● PROBLEM STATEMENT: In the listing below, find the line that contains "clear_scene()" and the line that contains "obj.matrix_world = world". Quote both and every line between them, exactly, and nothing more.
━━━━━━━━━━━━━━━━━━━━
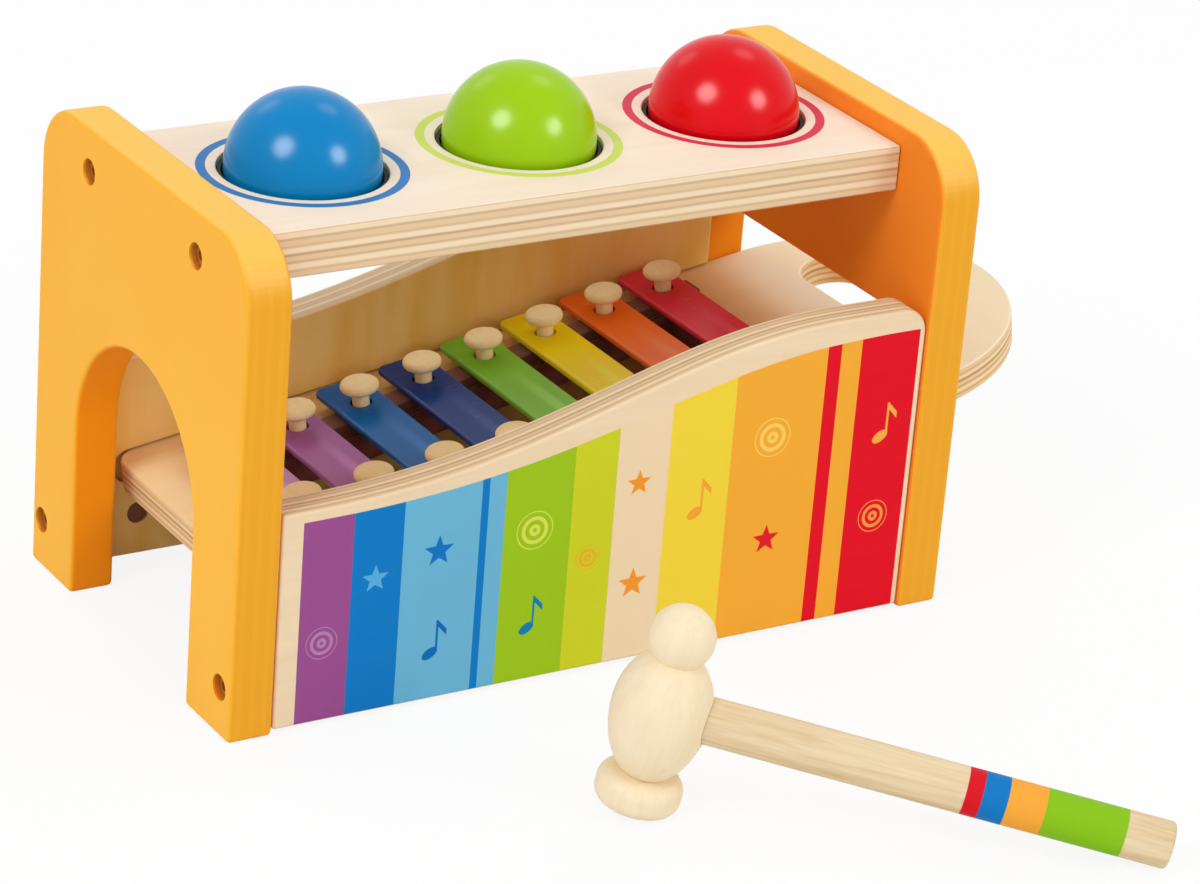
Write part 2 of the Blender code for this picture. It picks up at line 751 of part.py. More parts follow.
def key_places():
    """For each key, its place up the slope and half the spacing of its pegs."""
    return [
        (FIRST_KEY_U + i * KEY_PITCH, FIRST_PEG_HALF_SPACING + i * PEG_SPACING_STEP)
        for i in range(KEY_COUNT)
    ]


def rows_outline(inner_offset, outer_offset, before, after):
    """A four-sided band beside the peg rows, offset in y, past the first and the last key."""
    first, last = key_places()[0], key_places()[-1]
    slope = (last[1] - first[1]) / (last[0] - first[0])
    low_u, high_u = first[0] - before, last[0] + after
    low_y = first[1] - before * slope
    high_y = last[1] + after * slope
    return [
        (low_u, low_y + inner_offset),
        (high_u, high_y + inner_offset),
        (high_u, high_y + outer_offset),
        (low_u, low_y + outer_offset),
    ]


def make_tray():
    half = TRAY_WIDTH / 2
    radius = TRAY_CORNER_RADIUS
    outline = (
        arc(TRAY_LENGTH - half, 0, half, -pi / 2, pi / 2, TRAY_END_STEPS)
        + arc(radius, half - radius, radius, pi / 2, pi, CORNER_STEPS)
        + arc(radius, radius - half, radius, pi, 3 * pi / 2, CORNER_STEPS)
    )
    finger_slot = racetrack(
        TRAY_LENGTH - FINGER_SLOT_FROM_TIP,
        0,
        FINGER_SLOT_RADIUS,
        FINGER_SLOT_LENGTH,
        SLOT_END_STEPS,
    )
    beside = -STRIP_WIDTH / 2 - RESONATOR_BESIDE_STRIP
    upper = rows_outline(beside, 0, 0, 0)[:2]
    resonator = [upper[0], upper[1], (upper[1][0], -upper[1][1]), (upper[0][0], -upper[0][1])]
    mesh = plate_mesh("xylophone_tray", [outline, finger_slot, resonator], TRAY_THICKNESS)
    tray = add_piece(
        "xylophone_tray",
        mesh,
        material("tray_plywood", *TRAY_PLYWOOD),
        Matrix.Translation((0, 0, -TRAY_THICKNESS / 2)),
        tray_frame,
    )
    ease(tray, TRAY_EASED_EDGE)
    peg_hole = cylinder_mesh(
        "peg_hole",
        PEG_STEM_RADIUS + SEAT_GAP,
        PEG_DEPTH + SEAT_GAP + CUT_OVERRUN,
        SMALL_HOLE_STEPS,
    )
    holes = [
        (peg_hole, Matrix.Translation((u, sign * half_spacing, -PEG_DEPTH - SEAT_GAP)))
        for u, half_spacing in key_places()
        for sign in (-1, 1)
    ]
    cut(tray, joined_cutter("peg_holes", holes, tray_frame))


def make_strips():
    finish = material("strip_felt", *FELT)
    past = KEY_WIDTH / 2 + STRIP_BEYOND_KEYS
    for side, sign in (("front", -1), ("back", 1)):
        band = rows_outline(-STRIP_WIDTH / 2, STRIP_WIDTH / 2, past, past)
        outline = [(u, sign * y) for u, y in band]
        holes = [
            circle(u, sign * half_spacing, PEG_STEM_RADIUS + SEAT_GAP, SMALL_HOLE_STEPS)
            for u, half_spacing in key_places()
        ]
        mesh = plate_mesh(side + "_key_strip", [outline] + holes, STRIP_THICKNESS)
        place = Matrix.Translation((0, 0, SEAT_GAP + STRIP_THICKNESS / 2))
        add_piece(side + "_key_strip", mesh, finish, place, tray_frame)


def make_keys():
    middle_w = KEY_BOTTOM + KEY_THICKNESS / 2
    hole_radius = PEG_STEM_RADIUS + KEY_HOLE_CLEARANCE
    hole = cylinder_mesh("key_hole", hole_radius, KEY_TOP + CUT_OVERRUN, SMALL_HOLE_STEPS)
    for number, (u, half_spacing) in enumerate(key_places(), start=1):
        reach = half_spacing + KEY_BEYOND_PEG
        low = (-KEY_WIDTH / 2, -reach)
        high = (KEY_WIDTH / 2, reach)
        outline = rounded_rectangle(low, high, KEY_CORNER_RADIUS, KEY_CORNER_RADIUS, KEY_STEPS)
        name = f"key_{number}"
        finish = material(name, KEY_COLOURS[number - 1], KEY_ROUGHNESS)
        mesh = plate_mesh(name, [outline], KEY_THICKNESS)
        key = add_piece(name, mesh, finish, Matrix.Translation((u, 0, middle_w)), tray_frame)
        ease(key, KEY_EASED_EDGE)
        holes = [(hole, Matrix.Translation((u, s * half_spacing, 0))) for s in (-1, 1)]
        cut(key, joined_cutter(name + "_holes", holes, tray_frame))


def peg_profile():
    """A mushroom-headed peg about its axis, from the top of its head down to its foot."""
    half = (PEG_HEAD_THICKNESS - PEG_HEAD_DOME) / 2
    middle = PEG_HEAD_UNDERSIDE + half
    shoulder = PEG_HEAD_RADIUS - half
    dome = [(0, PEG_HEAD_UNDERSIDE + PEG_HEAD_THICKNESS)]
    rim = arc(shoulder, middle, half, pi / 2, -pi / 2, PEG_RIM_STEPS)
    stem = [(PEG_STEM_RADIUS, PEG_HEAD_UNDERSIDE), (PEG_STEM_RADIUS, -PEG_DEPTH)]
    return dome + rim + stem + [(0, -PEG_DEPTH)]


def make_pegs():
    finish = material("peg_wood", *PEG_WOOD)
    mesh = profile_mesh("peg", peg_profile())
    for number, (u, half_spacing) in enumerate(key_places(), start=1):
        for side, sign in (("front", -1), ("back", 1)):
            place = Matrix.Translation((u, sign * half_spacing, 0))
            peg = add_piece(f"{side}_peg_{number}", mesh, finish, place, tray_frame)
            turn(peg, PEG_SEGMENTS)


def screw_profile():
    """A socket-head screw about its axis, from its head's top down to its tip."""
    top = SEAT_GAP + SCREW_HEAD_HEIGHT
    return [
        (0, top),
        (SCREW_HEAD_RADIUS - SCREW_HEAD_ROUND, top),
        (SCREW_HEAD_RADIUS, top - SCREW_HEAD_ROUND),
        (SCREW_HEAD_RADIUS, SEAT_GAP),
        (SCREW_SHANK_RADIUS, SEAT_GAP),
        (SCREW_SHANK_RADIUS, -shank_length()),
        (0, -shank_length()),
    ]


def make_fasteners():
    steel = material("fastener_steel", STEEL[0], STEEL[1], METALLIC)
    screw_mesh = profile_mesh("screw", screw_profile())
    socket_depth = SCREW_SOCKET_DEPTH + CUT_OVERRUN
    socket = cylinder_mesh("socket", SCREW_SOCKET_RADIUS, socket_depth, SOCKET_SIDES)
    cross = cylinder_mesh(
        "thread", SCREW_SHANK_RADIUS + SEAT_GAP, 2 * (NUT_RADIUS + CUT_OVERRUN), SCREW_SEGMENTS
    )
    for end in ("left", "right"):
        for name, y, z in screw_places():
            frame = screw_frame(end, y, z)
            screw = add_piece(f"{end}_{name}_screw", screw_mesh, steel, frame, bench)
            turn(screw, SCREW_SEGMENTS)
            drop = SEAT_GAP + SCREW_HEAD_HEIGHT - SCREW_SOCKET_DEPTH
            place = frame @ Matrix.Translation((0, 0, drop))
            cut(screw, add_cutter(f"{end}_{name}_socket", socket, place, bench))
            if name.endswith("board"):
                length = BOARD_THICKNESS - NUT_SKIN - NUT_SETBACK - SEAT_GAP
                foot = Matrix.Translation((nut_x(end), y, BOARD_BOTTOM + NUT_SETBACK))
            else:
                length = SIDE_THICKNESS - NUT_SKIN - NUT_SETBACK - SEAT_GAP
                sign = 1 if y > MIDDLE_Y else -1
                inner_face = MIDDLE_Y + sign * (MIDDLE_Y - SIDE_INSET - SIDE_THICKNESS)
                foot = Matrix.Translation((nut_x(end), inner_face + sign * NUT_SETBACK, z))
                foot = foot @ Matrix.Rotation(-sign * pi / 2, 4, "X")
            barrel = cylinder_mesh(f"{end}_{name}_nut", NUT_RADIUS, length, NUT_SEGMENTS)
            nut = add_piece(f"{end}_{name}_nut", barrel, steel, foot, bench)
            start = Matrix.Translation((nut_x(end) - NUT_RADIUS - CUT_OVERRUN, y, z))
            across = start @ Matrix.Rotation(pi / 2, 4, "Y")
            cut(nut, add_cutter(f"{end}_{name}_thread", cross, across, bench))


def mallet_profile():
    """The turned head about its axis, from the top of its knob down to its striking face.

    The body is two half ellipses, which meet the knob and the face at their neck radii.
    """
    top_angle = acos(MALLET_TOP_NECK_RADIUS / MALLET_BODY_RADIUS)
    foot_angle = acos(MALLET_FOOT_NECK_RADIUS / MALLET_BODY_RADIUS)
    above = MALLET_BODY_ABOVE
    below = (MALLET_BODY_HEIGHT - MALLET_FACE_THICKNESS - SEAT_GAP) / sin(foot_angle)
    neck_z = MALLET_BODY_HEIGHT + above * sin(top_angle)
    knob_drop = sqrt(MALLET_KNOB_RADIUS ** 2 - MALLET_TOP_NECK_RADIUS ** 2)
    neck_angle = -asin(knob_drop / MALLET_KNOB_RADIUS)
    knob = arc(0, neck_z + knob_drop, MALLET_KNOB_RADIUS, pi / 2, neck_angle, KNOB_STEPS)
    upper = [
        (MALLET_BODY_RADIUS * cos(a), MALLET_BODY_HEIGHT + above * sin(a))
        for a in (top_angle * (1 - step / BODY_ABOVE_STEPS) for step in range(1, BODY_ABOVE_STEPS + 1))
    ]
    lower = [
        (MALLET_BODY_RADIUS * cos(a), MALLET_BODY_HEIGHT - below * sin(a))
        for a in (foot_angle * step / BODY_BELOW_STEPS for step in range(1, BODY_BELOW_STEPS + 1))
    ]
    rim = MALLET_FACE_RADIUS - MALLET_FACE_ROUND
    shoulder = MALLET_FACE_THICKNESS - MALLET_FACE_ROUND
    face = arc(rim, shoulder, MALLET_FACE_ROUND, pi / 2, 0, FACE_ROUND_STEPS)
    face += arc(rim, MALLET_FACE_ROUND, MALLET_FACE_ROUND, 0, -pi / 2, FACE_ROUND_STEPS)
    return knob[:-1] + [(MALLET_TOP_NECK_RADIUS, neck_z)] + upper + lower + face + [(0, 0)]


def handle_profile():
    """The handle about its axis, from its free end back to its hidden end in the head."""
    round_end = arc(
        HANDLE_RADIUS - HANDLE_END_ROUND,
        HANDLE_LENGTH - HANDLE_END_ROUND,
        HANDLE_END_ROUND,
        pi / 2,
        0,
        HANDLE_END_STEPS,
    )
    foot = -HANDLE_PAST_AXIS
    return [(0, HANDLE_LENGTH)] + round_end + [(HANDLE_RADIUS, foot), (0, foot)]


def make_mallet():
    finish = material("mallet_wood", *PALE_WOOD)
    head_mesh = profile_mesh("mallet_head", mallet_profile())
    head = add_piece("mallet_head", head_mesh, finish, Matrix.Identity(4), mallet)
    turn(head, MALLET_SEGMENTS)
    lie = Matrix.Translation((0, 0, HANDLE_HEIGHT)) @ Matrix.Rotation(pi / 2, 4, "Y")
    socket = cylinder_mesh(
        "handle_socket",
        HANDLE_RADIUS + SEAT_GAP,
        HANDLE_PAST_AXIS + SEAT_GAP + MALLET_BODY_RADIUS + CUT_OVERRUN,
        HANDLE_SEGMENTS,
    )
    start = lie @ Matrix.Translation((0, 0, -HANDLE_PAST_AXIS - SEAT_GAP))
    cut(head, add_cutter("handle_socket", socket, start, mallet))
    handle_mesh = profile_mesh("mallet_handle", handle_profile())
    handle = add_piece("mallet_handle", handle_mesh, finish, lie, mallet)
    turn(handle, HANDLE_SEGMENTS)


clear_scene()
pieces = collection("xylophone_pounding_bench")
cutters = collection("cutters")
cutters.hide_render = True
to_origin = Matrix.Translation(-origin_offset())
bench = frame_empty("bench_frame", to_origin)
tray_frame = frame_empty("tray_frame", TRAY_FRAME, bench)
mallet = frame_empty("mallet_frame", mallet_frame(), bench)
make_end_panels()
make_top_board()
make_balls_and_rings()
make_side_panels()
make_tray()
make_strips()
make_keys()
make_pegs()
make_fasteners()
make_mallet()
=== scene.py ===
import json
from math import acos, asin, atan2, cos, pi, radians, sin, sqrt

import bmesh
import bpy
from mathutils import Matrix, Vector
from mathutils.geometry import interpolate_bezier


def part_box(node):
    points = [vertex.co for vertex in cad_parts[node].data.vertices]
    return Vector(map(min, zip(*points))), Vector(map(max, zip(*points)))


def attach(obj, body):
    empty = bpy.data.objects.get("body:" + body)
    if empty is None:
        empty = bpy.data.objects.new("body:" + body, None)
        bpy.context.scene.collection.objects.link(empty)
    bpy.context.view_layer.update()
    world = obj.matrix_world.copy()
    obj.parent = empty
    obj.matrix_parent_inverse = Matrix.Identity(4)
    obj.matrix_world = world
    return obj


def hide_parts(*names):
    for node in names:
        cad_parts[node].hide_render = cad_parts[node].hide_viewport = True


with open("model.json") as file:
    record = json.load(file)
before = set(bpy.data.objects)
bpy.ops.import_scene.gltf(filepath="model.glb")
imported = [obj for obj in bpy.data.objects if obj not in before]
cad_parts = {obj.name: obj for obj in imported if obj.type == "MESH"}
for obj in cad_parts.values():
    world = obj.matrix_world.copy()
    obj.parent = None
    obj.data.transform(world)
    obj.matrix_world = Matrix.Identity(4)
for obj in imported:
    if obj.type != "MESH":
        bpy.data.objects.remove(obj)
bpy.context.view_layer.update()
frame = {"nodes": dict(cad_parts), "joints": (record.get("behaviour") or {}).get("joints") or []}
print("frame loaded:", len(frame["nodes"]), "nodes")

# Places that every piece shares: the bench's corner on the floor and the slope of the tray
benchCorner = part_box("left_end_panel")[0]
benchFrame = Matrix.Translation((benchCorner.x, benchCorner.y, 0))
slideJoint = next(joint for joint in frame["joints"] if joint["name"] == "xylophone_slide")
slideAxis = Vector(slideJoint["axis"])
slope = atan2(slideAxis.z, slideAxis.x)

bench = {
    "length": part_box("right_end_panel")[1].x - benchCorner.x,
    "depth": 0.130,
    "gap": 0.0003,           # what touching wood keeps between its faces
    "overrun": 0.003,        # how far a cutter passes the face that it cuts
    "eased": 0.0011, "easedSteps": 3,
    "sharp": radians(35),    # edges that turn more than this are rounded
    "smooth": radians(38),   # edges that turn less than this are shaded smooth
    "straight": 0.999,       # how much of an edge's direction lies along an axis, for an edge along it
    "weld": 1e-6,            # points closer than this are one
    "roundShare": 0.9999,    # how much of half a width a fully round end takes
    "soft": 0.00008,         # half the width over which a drawn edge fades
    "sawn": (0.35, 0.75),    # how far a sawn edge, and then a face, looks along the axis of its plies
}
middleY = bench["depth"] / 2


# Materials as expressions

def linear(red, green, blue):
    # a colour as a colour picker shows it, 0 to 255, in the units that the nodes use
    shares = [value / 255 for value in (red, green, blue)]
    return tuple(s / 12.92 if s <= 0.04045 else ((s + 0.055) / 1.055) ** 2.4 for s in shares) + (1.0,)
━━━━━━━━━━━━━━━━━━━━
● RESULT FOR THIS EXERCISE:
clear_scene()
pieces = collection("xylophone_pounding_bench")
cutters = collection("cutters")
cutters.hide_render = True
to_origin = Matrix.Translation(-origin_offset())
bench = frame_empty("bench_frame", to_origin)
tray_frame = frame_empty("tray_frame", TRAY_FRAME, bench)
mallet = frame_empty("mallet_frame", mallet_frame(), bench)
make_end_panels()
make_top_board()
make_balls_and_rings()
make_side_panels()
make_tray()
make_strips()
make_keys()
make_pegs()
make_fasteners()
make_mallet()
=== scene.py ===
import json
from math import acos, asin, atan2, cos, pi, radians, sin, sqrt

import bmesh
import bpy
from mathutils import Matrix, Vector
from mathutils.geometry import interpolate_bezier


def part_box(node):
    points = [vertex.co for vertex in cad_parts[node].data.vertices]
    return Vector(map(min, zip(*points))), Vector(map(max, zip(*points)))


def attach(obj, body):
    empty = bpy.data.objects.get("body:" + body)
    if empty is None:
        empty = bpy.data.objects.new("body:" + body, None)
        bpy.context.scene.collection.objects.link(empty)
    bpy.context.view_layer.update()
    world = obj.matrix_world.copy()
    obj.parent = empty
    obj.matrix_parent_inverse = Matrix.Identity(4)
    obj.matrix_world = world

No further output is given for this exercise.